BEIRUT: In an interview some years back, Beirut-based curator Rasha Salti explained the historical origin of the word “curator.”
It referred, she said with a sly grin, to “someone employed to care for infants and the mentally and emotionally ... challenged.” More conventionally, art curators are seen to occupy the space between the artist and the public, who purportedly appreciate the stuff, or at least purchase it.
Salti never remarked on which side of the equation “infant” and “mentally and emotionally challenged” referred – the artist, or the public. As she participated in “The Impossible Works of Raed Yassin,” you couldn’t help but wonder whether Salti recalled the linguistic history of her job title.
Devised by the eponymous Lebanese artist, this performance was staged at Beirut Art Center, its walls freshly scrubbed of its most recent exhibition.
“Impossible Works” was hitched to the labor of not one but five curators. Joining Salti in the white cube were countryman Amanda Abi Khalil, Holland’s Nat Muller and Eline van der Vlist and Briton Kyla McDonald, all of whom have somehow been implicated in the Beirut art scene.
The premise of “Impossible Works” is simple. Yassin had each of the five confabulate a work, each attributed to him, which is impossible to stage.
The performance saw the five take up positions at discrete locations around the gallery, alongside exhibit titles stencilled on the wall. There they explained their respective works to “the public,” wave after wave of them.
“Impossible Works” is premised on an amusing reversal of roles.

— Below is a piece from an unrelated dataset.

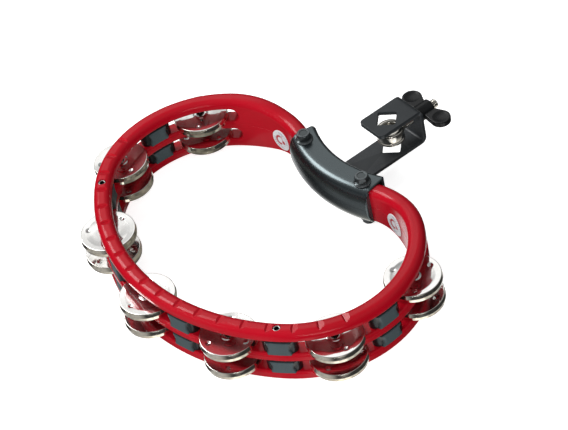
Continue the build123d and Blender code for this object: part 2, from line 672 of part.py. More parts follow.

Though they can attain minor-key fame, art curators by definition play second fiddle to the artists whose work they stage, explain and conspire to create.
The curators’ performances weren’t far removed from what they do in their day jobs, but since the five impossible works were nowhere to be seen, their labor was itself the “art.”
Yassin was present for the event, his role that of contented emcee. He ushered bemused and bewildered audience members from one exhibit to the other. If you happened along while the curators were busy or wetting their parched throats, he helpfully suggested you repair to the upstairs bar, to do the same.
Presented by Abi Khalil, “A Higher Square” proposed a vast, invisible public space that hovers over Downtown Beirut. The work “blurs the line between utopia and dystopia,” Abi Khalil suggested, “contradicting the nature of public space because it can only be accessed individually.”
She equated the work to “a Foucauldian heterotopia ... a space at once symbolical physical, and emotional.”
Salti’s “Blowback” posits a restaging of the 9/11 attacks. The performance won’t be located in New York, but Dubai, and won’t reproduce the twin towers but Bourj Khalifa.
“The idea for this project,” Salti reassured her listeners, “comes mostly from Damien Hirst, who described the Sept. 11 attacks as the most spectacular of performances. This idea of terrorism as performance was something we wanted to explore.”
What followed was a stimulating discursion, ranging from political economy to commemorative Pepsi cans, one citing such thinkers as Jean Baudrillard, Slavoj Zizek and Mike Davis.
McDonald’s “Monument for the Chameleonic Society” took up the challenge facing artists in designing site-specific works, whose audience is more diverse than the stuff bought and sold in galleries.
Because of how and why these works are commissioned, they cannot embrace the whole of society. “When you look at it,” McDonald noted. “Raed’s sculpture will be whatever you desire. If you want to see your dear leader, you’ll find him. If you want an abstract sculpture, you’ll see that.”
Yassin’s one-minute-long “The Opera of Whispers” is to be hummed simultaneously by every person on the planet. “You could say this is an opera for the masses and by the masses,” Muller suggested. “It’s a quintessential event because everyone is participating, but also the quintessential nonevent because there is no singularity.”
As she wended forward Muller would hum the tune of the opera, as though ruminating between thoughts.
“At once colossal and a nonevent, its commodification is impossible,” she continued. “The ultimate event that we want to own, we cannot own.”
Van der Vlist’s “Album from Another Planet” tells a story of a surreal 78 RPM recording of five tracks. Yassin’s collaborators included luminaries like Um Kulthum, and saw him somehow participating in a conference on aesthetics staged in Cairo in 1948.
While impossible to stage, none of these five works is alien to Yassin’s varied practice, which ranges from improvised musical performance to photography and installation.
The ramifications of “Impossible Works” could be heard rattling through the creaky structure of contemporary art practice. Yet its greatest accomplishment may be that – with Yassin acting as usher to five absent works – the artist’s name filled the gallery.